Indonesia plans to increase
biodiesel blending to 20 percent in 2016, requiring more than 8 million tons of
palm oil, according to the Energy Ministry. . . . The government is committed to expanding
palm biodiesel, Hari Priyono, secretary general at Agriculture Ministry, told
reporters yesterday. . . . "If Indonesia ignores its (biodiesel) mandate
completely, the palm oil industry will face a crisis in the last half of
2015," Mistry said. http://www.bloomberg.com/news/2014-11-28/indonesia-s-toothless-mandate-for-biofuel-seen-hurting-palm.html
Most of the articles I read regarding palm oil are, in fact, from the
commodities side.
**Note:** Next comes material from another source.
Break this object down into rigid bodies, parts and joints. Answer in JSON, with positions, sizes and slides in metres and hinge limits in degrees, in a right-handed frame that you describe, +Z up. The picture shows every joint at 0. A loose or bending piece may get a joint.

Palm oil is so huge,
so important in the international market with respect to making people money,
that it is no longer pertinent to even allude to its horrific effects. That
just isn’t important to anyone except the “activists.” And what do they know anyway? Buncha spoiled little punks.
But all
these things: the invitation, the jade mining, the Komoro, Big Palm . . . they
got me thinking . . . about what good people do when their backs are against a
wall. How do concerned and committed individuals and groups respond to entities that are “too
big to fail?”
What would
the Komoro do if Kal Muller did not convince Freeport to be interested in their
culture and sponsor at least a tiny way for what’s left of them to make money?
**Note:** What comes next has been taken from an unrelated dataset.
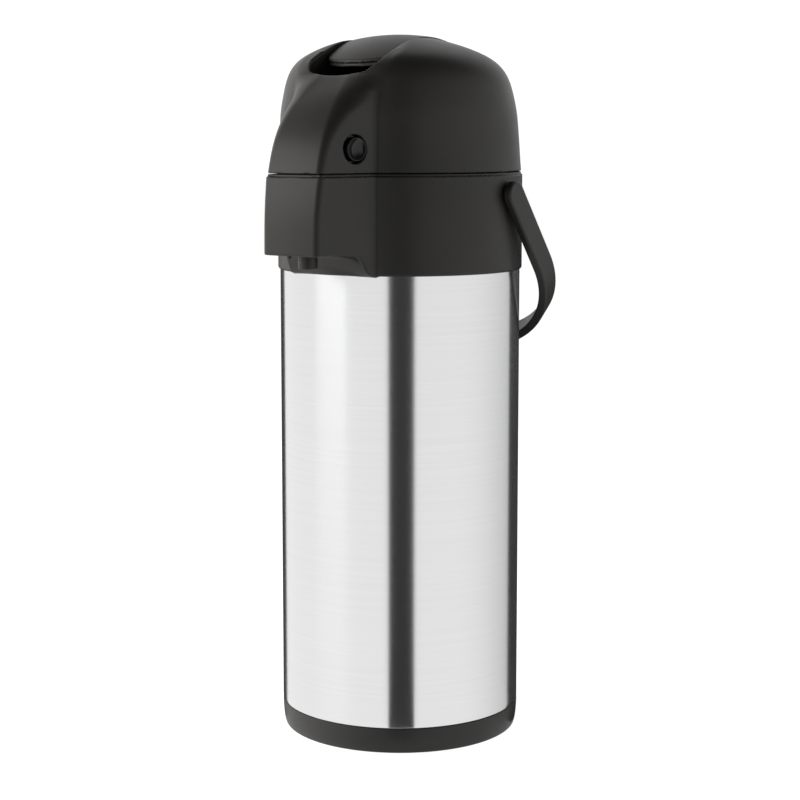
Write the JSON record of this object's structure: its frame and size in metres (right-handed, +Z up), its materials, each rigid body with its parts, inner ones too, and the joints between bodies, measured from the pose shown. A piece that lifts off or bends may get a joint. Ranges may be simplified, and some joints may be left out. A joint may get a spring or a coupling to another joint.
{
  "type": "thermal coffee airpot",
  "caption": "Lever-pump vacuum airpot: brushed steel cylinder, black collar with spout nose, hinged domed lid with pump pad, push-button latches and a swinging bail handle.",
  "frame": {"origin": "centre of the flat underside of the base pad", "axes": "+Z up along the cylinder's axis; -Y is the front, towards the spout nose; +X is across, through the handle's pivots"},
  "size_m": [0.15, 0.1845, 0.3956],
  "materials": {
    "brushed_shell": "brushed around the cylinder",
    "plain_steel": "satin stainless",
    "screw_steel": "plated",
    "satin_black": "satin black, fine moulded grain",
    "gloss_black": "gloss black",
    "pale_plastic": "natural moulded",
    "black_rubber": "matt",
    "grey_silicone": "matt silicone"
  },
  "bodies": {
    "vessel": {"base_pad": "black_rubber", "base_cover": "satin_black", "bottom_pan": "plain_steel", "base_screw_1": "screw_steel", "base_screw_2": "screw_steel", "base_screw_3": "screw_steel", "outer_shell": "brushed_shell", "liner": "plain_steel", "outer_shoulder": "plain_steel", "neck_gasket": "grey_silicone", "siphon_gasket": "grey_silicone", "collar_shell": "satin_black", "nose_under_plate": "satin_black", "collar_deck": "satin_black", "deck_screw_1": "screw_steel", "deck_screw_2": "screw_steel", "deck_screw_3": "screw_steel", "deck_screw_4": "screw_steel", "siphon_head": "pale_plastic", "dip_tube": "plain_steel", "spout_pipe": "satin_black", "spout_grommet": "grey_silicone", "handle_pivot_pin_left": "plain_steel", "handle_pivot_pin_right": "plain_steel", "lid_hinge_pin": "plain_steel"},
    "lid": {"lid_cover": "satin_black", "lid_base": "satin_black", "lid_seal": "grey_silicone", "check_valve": "grey_silicone", "lid_screw_1": "screw_steel", "lid_screw_2": "screw_steel", "lid_screw_3": "screw_steel", "lid_screw_4": "screw_steel", "pad_pivot_pin": "plain_steel", "button_spring_left": "screw_steel", "button_spring_right": "screw_steel", "bellows": "black_rubber", "pump_spring": "screw_steel"},
    "pad": {"pump_pad": "satin_black", "pad_carrier": "satin_black"},
    "plunger": {"pump_plate": "pale_plastic"},
    "button_left": {"release_button_left": "gloss_black"},
    "button_right": {"release_button_right": "gloss_black"},
    "handle": {"handle": "satin_black"}
  },
  "joints": [
    {"name": "handle_swing", "type": "hinge", "parent": "vessel", "child": "handle", "pos_m": [0, 0.0052, 0.307], "axis": [1, 0, 0], "range_deg": [0, 220]},
    {"name": "lid_open", "type": "hinge", "parent": "vessel", "child": "lid", "pos_m": [0, 0.0736, 0.3183], "axis": [-1, 0, 0], "range_deg": [0, 95]},
    {"name": "pump_press", "type": "hinge", "parent": "lid", "child": "pad", "pos_m": [0, 0.04, 0.377], "axis": [1, 0, 0], "range_deg": [0, 15], "stiffness_Nm_per_rad": 1.5, "springref_deg": -11.46},
    {"name": "plunger_slide", "type": "slide", "parent": "lid", "child": "plunger", "axis": [0, 0, -1], "range_m": [0, 0.0108], "deforming": ["bellows", "pump_spring"]},
    {"name": "button_press_left", "type": "slide", "parent": "lid", "child": "button_left", "axis": [0.9591, 0.283, 0], "range_m": [0, 0.003], "stiffness_N_per_m": 400, "springref_m": -0.002},
    {"name": "button_press_right", "type": "slide", "parent": "lid", "child": "button_right", "axis": [-0.9591, 0.283, 0], "range_m": [0, 0.003], "stiffness_N_per_m": 400, "springref_m": -0.002}
  ],
  "couplings": [
    {"joint": "plunger_slide", "follows": "pump_press", "m_per_rad": 0.04}
  ]
}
If we are realists we will see that Freeport is not going away and the Komoro
are not coming back. So is it bad to try
and provide some type of compensation to those remaining even if it is “blood
money?”
If the
world’s large donors are staffed by people who truly understand that carbon
emissions and deforestation are vitally important, then they have to develop
plans that can address this in pragmatic ways—and that means catering to the
interests of the extraordinarily immoral entities that got us into this mess in
the first place. When fighting a war for
your freedom, said Marx, use the tools of the oppressor. They will eventually
wear him down.
I’m not so
sure.
So once
there is a mess (Freeport, palm oil, HIV jade) what is the best thing to do about
it? “Go away” is not working. Can we make it smaller? Maybe, but how much smaller is smaller
enough? Should we just be addressing the
fallout? Like in the Kachin state, what
is needed is a methadone program and street outreach for IV drug users to learn
how to clean their needles. But in a
way, that just reinforces the strength of the jade industry that sucked them
into this vortex in the first place.
All over the
world, what we are doing to the enormous creatures that have harmed us, altered
our food, poisoned our water, screwed around with our oxygen, eliminated animal
species, and displaced people with no voice, what we are doing is helping them survive. Because they have created a different
physical, social and economic reality from the one we knew before they came,
and now much of our survival depends on theirs.
So we become complicit, and talk about “sustainable” palm oil and
“area-sensitive expansion” and fair labor standards and artisanal marketing and
eco-tourism. And we sugar-coat the
mismanagement of billions of dollars that could have been the salvation of a
province but instead plunged it further into poverty and pseudo-religious
extremism.
I know it’s
a reality but I still want to vomit.
Good thing I won’t be going to Aceh.